_SUPPLIED RECORDS:_
Start
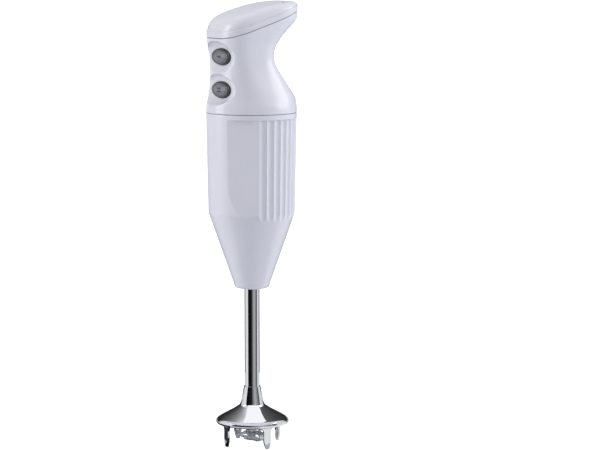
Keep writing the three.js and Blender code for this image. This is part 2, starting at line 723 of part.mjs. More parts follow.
function bladeGuard() {
  const bell = lathe([
    [4.7, 26.4], [4.7, 33.2], [TUBE_RADIUS + FIT, 33.2], [TUBE_RADIUS + FIT, GUARD_TOP_Z],
    [6.5, GUARD_TOP_Z], [7.9, 38.3], [8.7, 34.2], [9.8, 31.2], [11.6, 29.7], [25.3, 22.1], [27.5, 20.3],
    [GUARD_RIM_RADIUS, 18.4], [27.5, GUARD_RIM_Z], [26.6, GUARD_RIM_Z], [24.6, 20.4], [11, 27.8],
    [8.2, 28.2], [8.2, 26.4], [4.7, 26.4],
  ].reverse(), 32);
  const sealSeat = rod(5.2, 25, 29.9, 24);
  const half = [[7.4, 22.6], [7.1, 17.4], [4.4, 15.3], [3.2, 13.2], [3.1, 6.6], [1.5, 0.9], [1.2, 0]];
  const outline = [...half.map(([x, z]) => [-x, z]), ...[...half].reverse()];
  const prong = (turn) => plate(shapeOf(outline), -PRONG_THICKNESS / 2, PRONG_THICKNESS / 2)
    .rotateX(Math.PI / 2)
    .translate(0, -PRONG_RADIUS, 0)
    .rotateZ(turn);
  return cut(join(bell, ...[0, 1, 2, 3].map((i) => prong((i * Math.PI) / 2))), sealSeat);
}

function driveShaft() {
  const pinHole = rod(1.1, -6, 6, 12).rotateY(Math.PI / 2)
    .rotateZ(degrees(CUTTER_TURN))
    .translate(0, 0, 19.4);
  return cut(rod(SHAFT_RADIUS, 6.4, 148.2), pinHole);
}

function drivePin() {
  return rod(0.95, -4.4, 4.4, 12).rotateY(Math.PI / 2).translate(0, 0, 19.4);
}

// ---------------------------------------------------------------- cutter

function cutterHub() {
  const body = lathe([
    [SHAFT_RADIUS + RUN, 6.9], [4.4, 6.9], [4.4, 8.9], [3.8, 8.9], [3.8, 10.1], [5, 10.1], [5, 22],
    [4.6, 22.4], [SHAFT_RADIUS + RUN, 22.4], [SHAFT_RADIUS + RUN, 6.9],
  ]);
  const slot = block([-8, -1.15, 18.2], [8, 1.15, 24]);
  return cut(body, slot);
}

// One pressed strip of steel: an arm that folds under the hub and runs out as a blade on the far
// side, crossed by a flat blade and a blade turned up.
function cutterBlade() {
  const [top, low, foldX] = [10, 3.6, 9.2];
  const strip = new THREE.Shape();
  strip.moveTo(-5, top);
  strip.lineTo(foldX, top);
  strip.absarc(foldX, (top + low) / 2, (top - low) / 2, Math.PI / 2, -Math.PI / 2, true);
  strip.lineTo(-13.5, low);
  strip.lineTo(-13.5, low + SHEET);
  strip.lineTo(foldX, low + SHEET);
  strip.absarc(foldX, (top + low) / 2, (top - low) / 2 - SHEET, -Math.PI / 2, Math.PI / 2, false);
  strip.lineTo(-5, top - SHEET);
  const folded = plate(strip, -5, 5, 8).rotateX(Math.PI / 2);
  const plan = shapeOf([
    [16, -3.6], [16, 3.6], [3, 3.6], [0, 5], [-5, 5], [-6, 3.4], [-13.2, 1], [-13.2, -1], [-6, -3.4],
    [-5, -5], [0, -5], [3, -3.6],
  ]);
  const arm = keep(folded, plate(plan, 0, 20));
  const flatShape = shapeOf([[3.6, -3.4], [16.4, -1.1], [17, 0], [16.4, 1.1], [3.6, 3.4]]);
  const flat = plate(flatShape, top - SHEET, top)
    .rotateZ(-Math.PI / 2);
  const raised = plate(shapeOf([[0, -3.4], [10, -1.2], [10.6, 0], [10, 1.2], [0, 3.4]]), 0, SHEET)
    .rotateY(degrees(-52))
    .translate(6.2, 0, top - SHEET)
    .rotateZ(Math.PI / 2);
  const rootShape = shapeOf([[3, -3.4], [6.6, -3.4], [6.6, 3.4], [3, 3.4]]);
  const root = plate(rootShape, top - SHEET, top).rotateZ(Math.PI / 2);
  return cut(join(arm, flat, root, raised), rod(3.95, 8, 11, 24));
}

// ---------------------------------------------------------------- build

add('handle_shell', handleShell(), whiteShell);
add('top_cover', topCover(), whiteShell);
add('cover_seal', coverSeal(), greyRubber);
add('cord_gland', cordGland(), blackRubber);
for (const [name, x] of [['cover_screw_left', -SCREW_X], ['cover_screw_right', SCREW_X]]) {
  add(name, coverScrew(), steel).position.set(x, SCREW_Y, 0);
}

add('barrel_shell', barrelShell(), whiteShell);
add('collar_seal', collarSeal(), greyRubber);
add('nose_ring', noseRing(), whiteInner);

Object.entries(BUTTON_HEIGHTS).forEach(([name, z], i) => {
  add(name, button(i + 1), greyButton).position.z = z;
  add(`button_spring_${i + 1}`, buttonSpring(), steel).position.z = z;
  add(`microswitch_${i + 1}`, microswitch(), switchBlack).position.set(-9.6, 0, z);
});
add('button_frame', buttonFrame(), whiteInner);
add('switch_board', switchBoard(), boardGreen);
add('board_screw_upper', boardScrew(), steel).position.set(14, 0, 305);
add('board_screw_lower', boardScrew(), steel).position.set(14, 0, 267);
add('suppression_capacitor', capacitor(), capacitorBlue);
add('terminal_block', terminalBlock(), whiteInner);
add('motor_lead_brown', motorLead(-1), leadBrown);
add('motor_lead_blue', motorLead(1), leadBlue);

add('stator_core', statorCore(), lamination);
for (const [name, turn] of [['rear', 0], ['front', Math.PI]]) {
  add(`field_coil_${name}`, fieldCoil(), copper).rotation.z = turn;
  add(`brush_holder_${name}`, brushHolder(), brass).rotation.z = turn;
  add(`carbon_brush_${name}`, brush(), carbon).rotation.z = turn;
  add(`brush_spring_${name}`, brushSpring(), steel).rotation.z = turn;
}
add('motor_frame_top', motorFrameTop(), motorPlastic);
add('motor_frame_bottom', motorFrameBottom(), motorPlastic);
add('bearing_top', bearing(), steel).position.z = 246.8;
add('bearing_bottom', bearing(), steel).position.z = 173.3;
add('motor_bolt_left', motorBolt(), steel).position.x = -BOLT_X;
add('motor_bolt_right', motorBolt(), steel).position.x = BOLT_X;
add('motor_mount_upper', sleeve(STATOR_RADIUS + 0.3, 30.2, 213, 219, 36), blackRubber);
add('motor_mount_lower', sleeve(STATOR_RADIUS + 0.3, 29.8, 193, 199, 36), blackRubber);

add('motor_shaft', rod(SHAFT_RADIUS, 156.2, 254), steel);
add(
  'armature_core',
  slottedDisc(ARMATURE_RADIUS, 9, 2.6, 12, SHAFT_RADIUS + FIT, STACK_BOTTOM_Z, STACK_TOP_Z),
  lamination,
);
add('armature_winding', armatureWinding(), copper);
add(
  'commutator',
  slottedDisc(COMMUTATOR_RADIUS, 7.6, 0.6, 10, SHAFT_RADIUS + FIT, COMMUTATOR_Z, COMMUTATOR_Z + 11),
  copper,
);
add('cooling_fan', coolingFan(), motorPlastic);
const upperHalf = add('coupling_upper', couplingHalf(-7, 1), motorPlastic);
upperHalf.rotation.x = Math.PI;
upperHalf.position.z = 153.4;
add('coupling_star', couplingStar(), blackRubber).position.z = 147.9;
const lowerHalf = add('coupling_lower', couplingHalf(-7, 1), motorPlastic);
lowerHalf.rotation.z = Math.PI / 2;
lowerHalf.position.z = 147.8;
add('drive_shaft', driveShaft(), steel);

add('shaft_tube', shaftTube(), chrome);
add('tube_nut', tubeNut(), brass);
add('upper_bush', sleeve(SHAFT_RADIUS + RUN, TUBE_BORE - FIT, 128, 140), bronze);
add('lower_bush', sleeve(SHAFT_RADIUS + RUN, TUBE_BORE - FIT, 34, 46), bronze);
add('shaft_seal', sleeve(SHAFT_RADIUS + RUN, 5.1, 26.6, 29.7), blackRubber);
add('blade_guard', bladeGuard(), chrome);

add('drive_pin', drivePin(), steel, cutterGroup);
add('cutter_hub', cutterHub(), steel, cutterGroup);
add('cutter_blade', cutterBlade(), steel, cutterGroup);

export default blender;
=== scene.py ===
"""A white hand blender standing on the prongs of its steel foot.

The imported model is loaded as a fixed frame; each section below makes one piece, or one group of
like pieces, around it. Sizes are in millimetres where their names end in _mm, and in metres
elsewhere.
"""
import math

import bpy
import numpy as np
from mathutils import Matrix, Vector


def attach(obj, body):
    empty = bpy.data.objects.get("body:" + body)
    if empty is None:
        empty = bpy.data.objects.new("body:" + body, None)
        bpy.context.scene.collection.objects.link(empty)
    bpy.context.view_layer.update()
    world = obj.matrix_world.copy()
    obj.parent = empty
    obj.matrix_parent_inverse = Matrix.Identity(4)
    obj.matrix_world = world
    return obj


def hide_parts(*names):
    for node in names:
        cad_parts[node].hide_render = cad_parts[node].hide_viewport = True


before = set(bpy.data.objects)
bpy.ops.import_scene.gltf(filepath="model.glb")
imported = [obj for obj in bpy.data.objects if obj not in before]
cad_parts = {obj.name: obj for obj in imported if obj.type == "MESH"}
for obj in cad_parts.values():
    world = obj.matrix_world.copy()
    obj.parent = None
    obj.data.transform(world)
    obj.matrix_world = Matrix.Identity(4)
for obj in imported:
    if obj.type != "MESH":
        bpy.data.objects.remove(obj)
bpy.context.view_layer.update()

# ------------------------------------------------------------------ studio
# A wide white floor under an even sky, with the camera a little above the foot. The panels are a
# photographer's black flags and white reflectors: only polished surfaces see them.


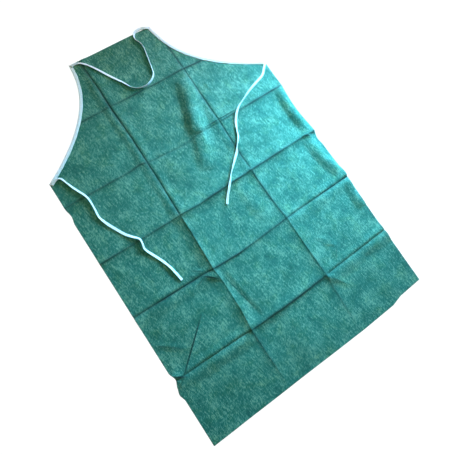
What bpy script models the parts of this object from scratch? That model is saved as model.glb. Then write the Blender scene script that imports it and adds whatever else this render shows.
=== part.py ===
End
Retype only what lies between the line bearing "in imported if" and the line bearing "bpy.data.objects.remove(obj)", keeping both of those lines.

_OUTPUT OF THE TASK:_
cad_parts = {obj.name: obj for obj in imported if obj.type == "MESH"}
for obj in cad_parts.values():
    world = obj.matrix_world.copy()
    obj.parent = None
    obj.data.transform(world)
    obj.matrix_world = Matrix.Identity(4)
for obj in imported:
    if obj.type != "MESH":
        bpy.data.objects.remove(obj)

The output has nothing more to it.